┌────────
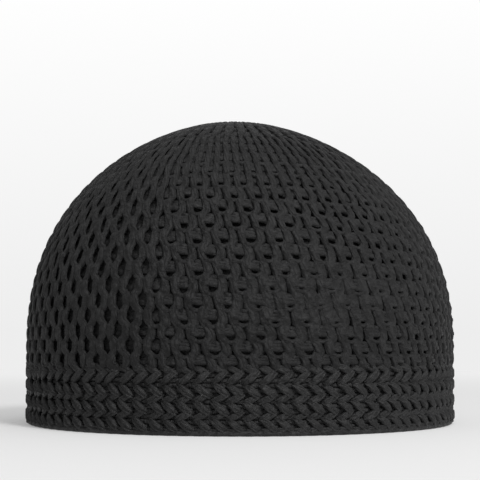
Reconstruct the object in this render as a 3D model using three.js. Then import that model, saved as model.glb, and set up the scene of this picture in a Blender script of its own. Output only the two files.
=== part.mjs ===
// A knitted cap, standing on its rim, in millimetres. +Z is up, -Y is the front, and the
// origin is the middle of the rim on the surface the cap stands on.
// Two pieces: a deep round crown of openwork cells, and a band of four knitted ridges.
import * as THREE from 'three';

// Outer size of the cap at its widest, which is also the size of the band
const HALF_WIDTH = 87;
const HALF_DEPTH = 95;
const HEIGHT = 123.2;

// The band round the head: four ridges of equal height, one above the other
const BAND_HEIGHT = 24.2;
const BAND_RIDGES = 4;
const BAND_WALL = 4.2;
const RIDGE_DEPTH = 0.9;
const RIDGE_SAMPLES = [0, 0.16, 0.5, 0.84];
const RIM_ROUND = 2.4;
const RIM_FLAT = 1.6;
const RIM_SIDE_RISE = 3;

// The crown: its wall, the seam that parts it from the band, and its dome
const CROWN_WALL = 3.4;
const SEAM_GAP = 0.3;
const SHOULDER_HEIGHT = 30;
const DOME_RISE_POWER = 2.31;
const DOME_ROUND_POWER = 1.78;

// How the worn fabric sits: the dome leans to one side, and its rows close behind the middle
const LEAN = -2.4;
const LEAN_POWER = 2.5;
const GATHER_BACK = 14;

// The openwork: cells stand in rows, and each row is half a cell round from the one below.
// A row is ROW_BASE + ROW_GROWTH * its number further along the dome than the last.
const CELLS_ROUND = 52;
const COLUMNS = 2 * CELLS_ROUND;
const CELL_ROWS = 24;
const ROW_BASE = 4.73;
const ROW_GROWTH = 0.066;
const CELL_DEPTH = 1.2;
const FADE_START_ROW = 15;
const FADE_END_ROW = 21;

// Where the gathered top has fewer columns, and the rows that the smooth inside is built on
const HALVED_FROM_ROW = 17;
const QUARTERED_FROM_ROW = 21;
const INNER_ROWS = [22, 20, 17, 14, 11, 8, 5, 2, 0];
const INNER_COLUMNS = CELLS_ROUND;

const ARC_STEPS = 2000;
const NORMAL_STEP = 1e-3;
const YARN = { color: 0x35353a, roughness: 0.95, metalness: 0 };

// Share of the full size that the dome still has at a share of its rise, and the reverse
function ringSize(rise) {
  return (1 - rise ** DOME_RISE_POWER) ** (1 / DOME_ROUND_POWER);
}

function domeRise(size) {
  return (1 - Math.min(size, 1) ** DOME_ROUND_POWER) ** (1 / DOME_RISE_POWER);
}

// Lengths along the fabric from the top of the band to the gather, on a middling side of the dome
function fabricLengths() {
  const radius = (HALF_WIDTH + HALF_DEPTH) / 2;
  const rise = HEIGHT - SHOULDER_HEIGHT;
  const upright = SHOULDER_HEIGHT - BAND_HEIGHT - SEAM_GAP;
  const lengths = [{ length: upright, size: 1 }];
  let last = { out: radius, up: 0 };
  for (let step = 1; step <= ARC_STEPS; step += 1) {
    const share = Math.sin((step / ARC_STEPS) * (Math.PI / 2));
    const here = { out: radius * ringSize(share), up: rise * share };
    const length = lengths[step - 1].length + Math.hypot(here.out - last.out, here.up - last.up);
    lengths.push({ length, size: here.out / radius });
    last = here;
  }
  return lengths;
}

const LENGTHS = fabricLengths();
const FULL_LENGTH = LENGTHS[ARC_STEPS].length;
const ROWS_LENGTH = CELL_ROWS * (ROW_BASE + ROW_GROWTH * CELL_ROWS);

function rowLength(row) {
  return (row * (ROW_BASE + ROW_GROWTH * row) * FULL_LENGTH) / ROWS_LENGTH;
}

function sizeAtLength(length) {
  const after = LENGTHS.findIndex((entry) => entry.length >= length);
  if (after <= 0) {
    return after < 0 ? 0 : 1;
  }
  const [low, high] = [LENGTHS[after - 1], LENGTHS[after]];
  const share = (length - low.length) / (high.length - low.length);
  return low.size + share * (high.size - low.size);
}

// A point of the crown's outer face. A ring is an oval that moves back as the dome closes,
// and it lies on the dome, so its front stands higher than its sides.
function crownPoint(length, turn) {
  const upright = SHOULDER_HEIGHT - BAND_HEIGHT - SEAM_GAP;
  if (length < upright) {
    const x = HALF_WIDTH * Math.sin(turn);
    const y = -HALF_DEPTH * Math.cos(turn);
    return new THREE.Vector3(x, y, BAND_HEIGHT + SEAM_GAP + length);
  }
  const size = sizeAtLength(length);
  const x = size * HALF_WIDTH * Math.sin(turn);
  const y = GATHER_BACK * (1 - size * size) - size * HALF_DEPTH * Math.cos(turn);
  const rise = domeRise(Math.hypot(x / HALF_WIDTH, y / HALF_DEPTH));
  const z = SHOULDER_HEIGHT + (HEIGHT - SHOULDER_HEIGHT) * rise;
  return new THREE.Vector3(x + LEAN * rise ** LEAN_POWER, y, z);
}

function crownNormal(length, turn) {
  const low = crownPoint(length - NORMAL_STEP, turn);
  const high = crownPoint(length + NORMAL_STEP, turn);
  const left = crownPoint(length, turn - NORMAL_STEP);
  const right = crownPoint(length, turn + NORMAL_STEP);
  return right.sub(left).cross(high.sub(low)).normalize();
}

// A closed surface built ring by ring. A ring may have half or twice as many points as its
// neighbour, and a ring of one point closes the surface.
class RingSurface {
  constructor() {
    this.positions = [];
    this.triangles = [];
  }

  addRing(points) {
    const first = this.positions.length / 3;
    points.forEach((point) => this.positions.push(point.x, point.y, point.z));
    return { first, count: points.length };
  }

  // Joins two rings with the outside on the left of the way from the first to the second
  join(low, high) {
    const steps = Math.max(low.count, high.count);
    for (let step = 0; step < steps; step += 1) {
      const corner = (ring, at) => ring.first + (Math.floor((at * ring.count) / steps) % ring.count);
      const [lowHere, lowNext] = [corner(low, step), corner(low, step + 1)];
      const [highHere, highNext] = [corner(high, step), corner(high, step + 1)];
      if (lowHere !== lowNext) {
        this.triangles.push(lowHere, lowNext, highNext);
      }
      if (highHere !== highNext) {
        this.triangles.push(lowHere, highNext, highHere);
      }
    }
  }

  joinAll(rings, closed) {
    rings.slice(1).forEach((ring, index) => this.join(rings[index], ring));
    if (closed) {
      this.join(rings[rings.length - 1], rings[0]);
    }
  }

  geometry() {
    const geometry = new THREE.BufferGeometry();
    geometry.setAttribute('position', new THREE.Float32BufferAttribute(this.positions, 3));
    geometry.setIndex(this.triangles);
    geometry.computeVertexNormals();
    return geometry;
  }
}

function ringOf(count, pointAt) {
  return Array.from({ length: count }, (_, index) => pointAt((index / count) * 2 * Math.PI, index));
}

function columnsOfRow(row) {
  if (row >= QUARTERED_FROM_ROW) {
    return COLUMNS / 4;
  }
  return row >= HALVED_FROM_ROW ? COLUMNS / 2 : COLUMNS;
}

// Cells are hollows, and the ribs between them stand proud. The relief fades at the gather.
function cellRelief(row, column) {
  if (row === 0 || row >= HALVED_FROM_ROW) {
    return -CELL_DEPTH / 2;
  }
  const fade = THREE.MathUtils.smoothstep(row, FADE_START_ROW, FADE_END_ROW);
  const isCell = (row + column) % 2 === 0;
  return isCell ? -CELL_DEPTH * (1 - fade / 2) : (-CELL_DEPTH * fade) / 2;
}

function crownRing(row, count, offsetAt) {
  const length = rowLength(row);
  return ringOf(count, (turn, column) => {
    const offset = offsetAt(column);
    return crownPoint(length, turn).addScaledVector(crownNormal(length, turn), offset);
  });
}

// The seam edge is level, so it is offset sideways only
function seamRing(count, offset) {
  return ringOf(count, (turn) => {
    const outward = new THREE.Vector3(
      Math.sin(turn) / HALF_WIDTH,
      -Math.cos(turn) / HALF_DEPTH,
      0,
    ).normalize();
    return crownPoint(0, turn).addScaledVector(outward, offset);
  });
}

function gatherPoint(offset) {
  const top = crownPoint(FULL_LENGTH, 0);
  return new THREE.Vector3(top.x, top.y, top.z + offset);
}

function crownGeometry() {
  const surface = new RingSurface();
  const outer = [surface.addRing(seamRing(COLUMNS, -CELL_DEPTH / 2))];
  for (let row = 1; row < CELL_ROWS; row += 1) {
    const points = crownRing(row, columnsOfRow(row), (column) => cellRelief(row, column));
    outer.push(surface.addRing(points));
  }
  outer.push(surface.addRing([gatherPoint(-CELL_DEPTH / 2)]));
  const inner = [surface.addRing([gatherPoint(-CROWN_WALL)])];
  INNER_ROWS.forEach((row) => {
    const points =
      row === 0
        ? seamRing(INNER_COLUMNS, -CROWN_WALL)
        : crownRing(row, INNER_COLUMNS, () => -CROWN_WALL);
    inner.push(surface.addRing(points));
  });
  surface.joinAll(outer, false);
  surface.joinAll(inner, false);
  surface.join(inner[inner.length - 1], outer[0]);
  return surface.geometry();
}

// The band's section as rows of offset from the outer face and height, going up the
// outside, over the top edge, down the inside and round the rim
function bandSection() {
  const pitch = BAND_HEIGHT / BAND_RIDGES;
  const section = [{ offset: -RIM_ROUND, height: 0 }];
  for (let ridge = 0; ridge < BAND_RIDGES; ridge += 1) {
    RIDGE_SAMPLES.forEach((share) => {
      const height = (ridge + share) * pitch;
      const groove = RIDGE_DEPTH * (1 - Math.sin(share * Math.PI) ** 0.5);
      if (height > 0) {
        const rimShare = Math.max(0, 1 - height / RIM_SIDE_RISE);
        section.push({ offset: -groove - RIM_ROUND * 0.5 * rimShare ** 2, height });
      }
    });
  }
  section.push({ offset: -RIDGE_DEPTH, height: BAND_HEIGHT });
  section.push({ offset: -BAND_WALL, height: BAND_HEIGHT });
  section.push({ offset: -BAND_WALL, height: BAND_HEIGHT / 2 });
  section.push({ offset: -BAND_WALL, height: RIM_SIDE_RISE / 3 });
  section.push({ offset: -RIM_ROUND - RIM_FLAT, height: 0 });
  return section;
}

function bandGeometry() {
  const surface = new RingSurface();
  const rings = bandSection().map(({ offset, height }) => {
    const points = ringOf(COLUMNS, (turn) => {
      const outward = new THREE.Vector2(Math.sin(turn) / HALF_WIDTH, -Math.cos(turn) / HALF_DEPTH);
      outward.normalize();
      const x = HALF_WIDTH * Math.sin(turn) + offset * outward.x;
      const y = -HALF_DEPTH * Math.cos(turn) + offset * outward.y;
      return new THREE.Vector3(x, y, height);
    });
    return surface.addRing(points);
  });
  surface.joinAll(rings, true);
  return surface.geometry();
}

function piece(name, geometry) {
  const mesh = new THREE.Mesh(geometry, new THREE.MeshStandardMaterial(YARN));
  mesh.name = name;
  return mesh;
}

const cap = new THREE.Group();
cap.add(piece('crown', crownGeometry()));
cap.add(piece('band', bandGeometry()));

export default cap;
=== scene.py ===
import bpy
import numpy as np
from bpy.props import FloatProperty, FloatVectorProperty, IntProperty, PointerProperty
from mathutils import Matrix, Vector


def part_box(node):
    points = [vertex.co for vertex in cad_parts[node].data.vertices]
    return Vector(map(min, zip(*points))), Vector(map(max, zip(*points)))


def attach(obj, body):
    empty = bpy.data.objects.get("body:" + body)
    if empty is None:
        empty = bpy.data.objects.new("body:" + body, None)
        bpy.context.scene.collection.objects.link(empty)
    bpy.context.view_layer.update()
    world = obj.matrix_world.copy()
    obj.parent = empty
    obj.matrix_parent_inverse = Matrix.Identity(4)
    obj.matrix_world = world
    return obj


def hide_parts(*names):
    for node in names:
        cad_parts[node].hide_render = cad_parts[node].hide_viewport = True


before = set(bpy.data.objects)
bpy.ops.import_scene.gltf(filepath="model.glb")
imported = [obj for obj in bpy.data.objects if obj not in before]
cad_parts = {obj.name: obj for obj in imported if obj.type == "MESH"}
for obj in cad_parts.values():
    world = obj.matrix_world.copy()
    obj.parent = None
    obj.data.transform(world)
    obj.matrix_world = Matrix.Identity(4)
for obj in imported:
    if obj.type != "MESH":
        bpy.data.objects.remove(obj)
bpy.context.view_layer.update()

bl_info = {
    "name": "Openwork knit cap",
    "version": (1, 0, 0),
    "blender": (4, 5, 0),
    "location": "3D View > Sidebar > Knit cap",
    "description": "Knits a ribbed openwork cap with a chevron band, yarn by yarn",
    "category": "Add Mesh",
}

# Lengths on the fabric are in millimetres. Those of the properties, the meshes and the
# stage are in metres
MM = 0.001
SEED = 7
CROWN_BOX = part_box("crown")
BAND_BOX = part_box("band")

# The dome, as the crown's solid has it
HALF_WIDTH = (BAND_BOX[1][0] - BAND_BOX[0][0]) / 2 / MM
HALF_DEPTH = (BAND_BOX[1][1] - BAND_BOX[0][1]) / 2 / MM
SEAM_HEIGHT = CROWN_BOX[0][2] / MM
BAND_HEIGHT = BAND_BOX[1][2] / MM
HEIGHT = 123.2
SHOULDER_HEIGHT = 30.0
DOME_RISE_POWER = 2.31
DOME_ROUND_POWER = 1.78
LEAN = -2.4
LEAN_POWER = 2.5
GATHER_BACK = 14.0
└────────
┌────────
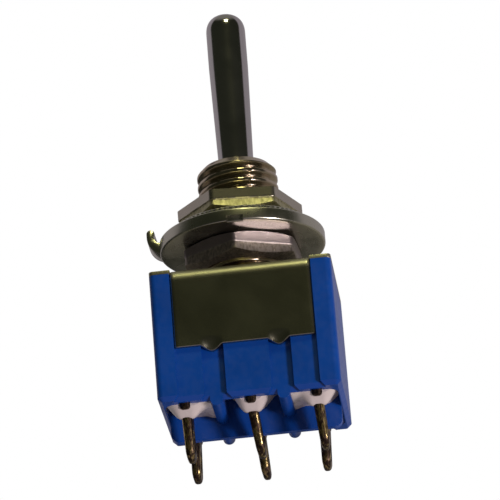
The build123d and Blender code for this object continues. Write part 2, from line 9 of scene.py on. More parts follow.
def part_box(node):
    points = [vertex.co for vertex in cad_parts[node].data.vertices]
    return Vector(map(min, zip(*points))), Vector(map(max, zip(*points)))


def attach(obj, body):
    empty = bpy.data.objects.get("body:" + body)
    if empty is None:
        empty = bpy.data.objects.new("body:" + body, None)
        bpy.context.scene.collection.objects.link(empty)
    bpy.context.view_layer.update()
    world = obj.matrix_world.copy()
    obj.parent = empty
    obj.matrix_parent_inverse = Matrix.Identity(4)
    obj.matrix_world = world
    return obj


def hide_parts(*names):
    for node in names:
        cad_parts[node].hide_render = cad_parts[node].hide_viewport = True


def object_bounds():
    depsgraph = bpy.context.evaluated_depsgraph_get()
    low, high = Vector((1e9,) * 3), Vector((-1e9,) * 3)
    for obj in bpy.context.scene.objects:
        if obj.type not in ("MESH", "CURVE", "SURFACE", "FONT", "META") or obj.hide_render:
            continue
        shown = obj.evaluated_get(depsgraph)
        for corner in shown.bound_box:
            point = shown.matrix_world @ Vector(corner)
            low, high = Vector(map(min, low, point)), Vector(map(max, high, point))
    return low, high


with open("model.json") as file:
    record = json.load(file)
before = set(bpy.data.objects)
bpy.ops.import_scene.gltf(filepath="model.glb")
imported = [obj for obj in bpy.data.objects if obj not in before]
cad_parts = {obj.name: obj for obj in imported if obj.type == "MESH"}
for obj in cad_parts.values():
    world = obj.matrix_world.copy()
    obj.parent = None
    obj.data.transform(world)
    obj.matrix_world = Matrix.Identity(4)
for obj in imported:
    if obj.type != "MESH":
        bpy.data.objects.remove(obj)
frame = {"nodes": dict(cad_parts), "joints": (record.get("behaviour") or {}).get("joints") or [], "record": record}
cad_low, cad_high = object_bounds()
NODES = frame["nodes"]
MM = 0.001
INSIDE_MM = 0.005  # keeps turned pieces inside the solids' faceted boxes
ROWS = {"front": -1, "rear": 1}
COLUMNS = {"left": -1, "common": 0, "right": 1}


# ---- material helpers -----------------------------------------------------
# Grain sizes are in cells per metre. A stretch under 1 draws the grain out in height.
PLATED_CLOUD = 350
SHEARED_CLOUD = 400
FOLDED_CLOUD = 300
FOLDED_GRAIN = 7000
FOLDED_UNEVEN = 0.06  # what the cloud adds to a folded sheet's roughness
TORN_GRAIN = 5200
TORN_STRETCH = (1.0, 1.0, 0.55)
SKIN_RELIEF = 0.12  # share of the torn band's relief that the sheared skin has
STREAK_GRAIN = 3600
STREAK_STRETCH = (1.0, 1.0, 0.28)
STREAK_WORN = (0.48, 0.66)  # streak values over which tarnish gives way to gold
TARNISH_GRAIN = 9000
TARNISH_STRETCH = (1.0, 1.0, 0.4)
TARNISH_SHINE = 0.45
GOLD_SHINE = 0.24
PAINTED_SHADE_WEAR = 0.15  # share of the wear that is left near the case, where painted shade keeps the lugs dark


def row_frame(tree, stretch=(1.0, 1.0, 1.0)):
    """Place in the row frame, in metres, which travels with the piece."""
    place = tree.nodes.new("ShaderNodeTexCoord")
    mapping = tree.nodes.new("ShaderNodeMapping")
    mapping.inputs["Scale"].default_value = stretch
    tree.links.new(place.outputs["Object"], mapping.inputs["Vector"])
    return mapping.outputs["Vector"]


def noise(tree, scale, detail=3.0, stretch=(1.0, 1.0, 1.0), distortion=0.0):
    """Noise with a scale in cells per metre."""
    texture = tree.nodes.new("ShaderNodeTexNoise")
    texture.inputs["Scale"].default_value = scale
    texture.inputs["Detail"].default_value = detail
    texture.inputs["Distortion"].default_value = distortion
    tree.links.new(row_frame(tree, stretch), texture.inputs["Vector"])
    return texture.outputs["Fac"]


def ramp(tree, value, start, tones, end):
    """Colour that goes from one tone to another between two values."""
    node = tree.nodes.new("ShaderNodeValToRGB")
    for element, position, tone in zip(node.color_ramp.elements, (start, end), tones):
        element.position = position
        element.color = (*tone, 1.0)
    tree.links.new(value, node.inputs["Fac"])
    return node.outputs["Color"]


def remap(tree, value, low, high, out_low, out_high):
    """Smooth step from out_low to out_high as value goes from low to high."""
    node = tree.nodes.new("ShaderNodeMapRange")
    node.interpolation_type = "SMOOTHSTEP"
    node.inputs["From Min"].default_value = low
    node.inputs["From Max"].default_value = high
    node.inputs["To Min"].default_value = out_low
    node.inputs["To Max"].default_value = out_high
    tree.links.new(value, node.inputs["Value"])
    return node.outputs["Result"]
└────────
• [Prompt]: Give again the run of lines that opens at the line with "Reconstruct the object" and closes at the line with "const GATHER_BACK = 14;", exactly, and only that run.

• [Task answer]:
Reconstruct the object in this render as a 3D model using three.js. Then import that model, saved as model.glb, and set up the scene of this picture in a Blender script of its own. Output only the two files.
=== part.mjs ===
// A knitted cap, standing on its rim, in millimetres. +Z is up, -Y is the front, and the
// origin is the middle of the rim on the surface the cap stands on.
// Two pieces: a deep round crown of openwork cells, and a band of four knitted ridges.
import * as THREE from 'three';

// Outer size of the cap at its widest, which is also the size of the band
const HALF_WIDTH = 87;
const HALF_DEPTH = 95;
const HEIGHT = 123.2;

// The band round the head: four ridges of equal height, one above the other
const BAND_HEIGHT = 24.2;
const BAND_RIDGES = 4;
const BAND_WALL = 4.2;
const RIDGE_DEPTH = 0.9;
const RIDGE_SAMPLES = [0, 0.16, 0.5, 0.84];
const RIM_ROUND = 2.4;
const RIM_FLAT = 1.6;
const RIM_SIDE_RISE = 3;

// The crown: its wall, the seam that parts it from the band, and its dome
const CROWN_WALL = 3.4;
const SEAM_GAP = 0.3;
const SHOULDER_HEIGHT = 30;
const DOME_RISE_POWER = 2.31;
const DOME_ROUND_POWER = 1.78;

// How the worn fabric sits: the dome leans to one side, and its rows close behind the middle
const LEAN = -2.4;
const LEAN_POWER = 2.5;
const GATHER_BACK = 14;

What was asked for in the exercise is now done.